Some psychological damage remained, however, not least a vulnerability that ran through his personality like a geological fault, to be revealed at the next earthquake.


That “geographical fault” had to do with what may be viewed as a disorder of the self: a tendency toward self-abasement, collapse before authority, to self-loathing and self-flagellation. Nor were these tendencies relieved by several attempts at psychoanalytic and psychiatric therapy.


Even Oppenheimer’s decision to subject himself to the security hearings could be viewed as self-destructive. A number of friends and colleagues, including Einstein, urged him to avoid the inevitable humiliation by simply resigning from his consultancies. Einstein had further insight into Oppenheimer’s predicament in telling a mutual friend: “The trouble with Oppenheimer is that he loves a woman who doesn’t love him - the United States government”.


J. Robert Oppenheimer in 1953, in his famous pork pie hat

Are the kinds of things that happened to Oppenheimer still happening today? Are scientific facts still being distorted for political gain?


Obviously, yes. We just have to look back to the recent pandemic where the integrity of scientists and public health officials was being questioned by the public and by politicians - a very dangerous thing. Or the almost wholesale rejection of science. The psychology of science denial, doubt, and disbelief is a bizarre thing.



We live in a very complicated, modern society, drenched with technology and physics, and we need the knowledge of scientists. And more than that, we need their opinions as public intellectuals to help provide guidance to understand the public policy questions that we face.
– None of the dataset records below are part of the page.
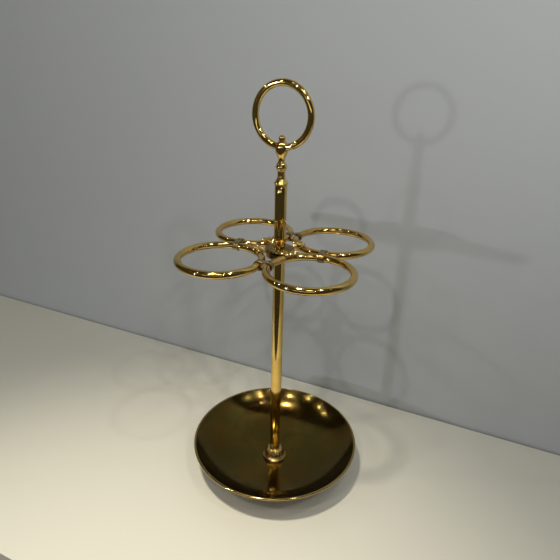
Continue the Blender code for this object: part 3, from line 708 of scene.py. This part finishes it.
def makeNut():
    low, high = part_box("base_nut")
    size = sizeOf("base_nut")
    flats, points = min(size.x, size.y) / 2, max(size.x, size.y) / 2
    along = 0.0 if size.x > size.y else pi / 6

    def hexagon(radius, height, angle):  # the flats cut a round blank
        if radius < flats * rodSizes["blank"]:
            return radius
        turn = (angle - along) % (pi / 3) - pi / 6
        return min(radius, flats / cos(turn))

    chamfer = (points - flats) * rodSizes["nutChamfer"]
    edge = rodSizes["nutEdge"]
    outline = [(points, high.z - chamfer), (points, low.z + chamfer), (flats, low.z), (rodHole + edge, low.z),
               (rodHole, low.z + edge), (rodHole, high.z - edge), (rodHole + edge, high.z), (flats, high.z)]
    nut = turned("hex_nut", outline, finishes["finial"], 96, shape=hexagon)
    settle(nut, "polished_brass", "base_nut")


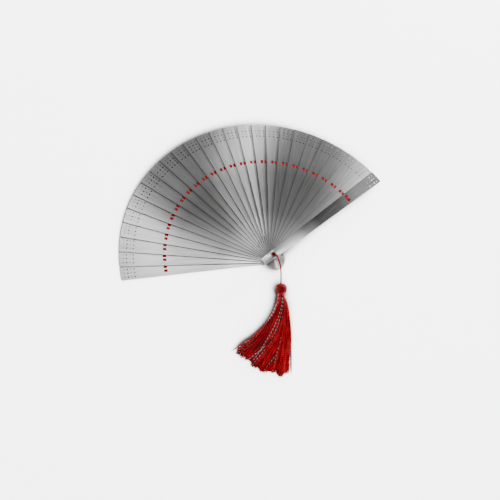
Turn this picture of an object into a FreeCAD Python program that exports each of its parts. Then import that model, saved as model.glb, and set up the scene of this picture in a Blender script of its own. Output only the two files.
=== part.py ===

Not that they have any gilded wisdom, but they have certain expertise that we lack as ordinary citizens.


But unfortunately, the role of the scientist or the expert witness in American society is very low. They don’t have much standing. There is a downright suspicion of scientific expertise.


And I think at least part of this lack of trust in science and scientific expertise dates back to what happened to Oppenheimer in 1954 when America’s most famous scientist was publicly humiliated. That had a chilling effect on scientists everywhere, making them wary of speaking out on public policy issues - no matter how much we need them to. The notion is that scientists have to beware of contradicting the conventional wisdom spouted by politicians, because you could be tarred and feathered.


I can’t think of a scientist today who has the sort of public standing that Oppenheimer had in 1945, when his image was put on the cover of Time magazine, and he was celebrated as a scientist and as someone to be listened to. We just don’t have the sort of large public intellectual like that anymore, who has a scientific background.


And that’s a curious and most unfortunate thing.


ABOVE: in May, 1948, the first issue of Physics Today appeared, and the cover featured a photo of Oppenheimer's porkpie hat resting on top of some metal piping. The hat was such a well-known identifier of its famous owner that no caption was needed.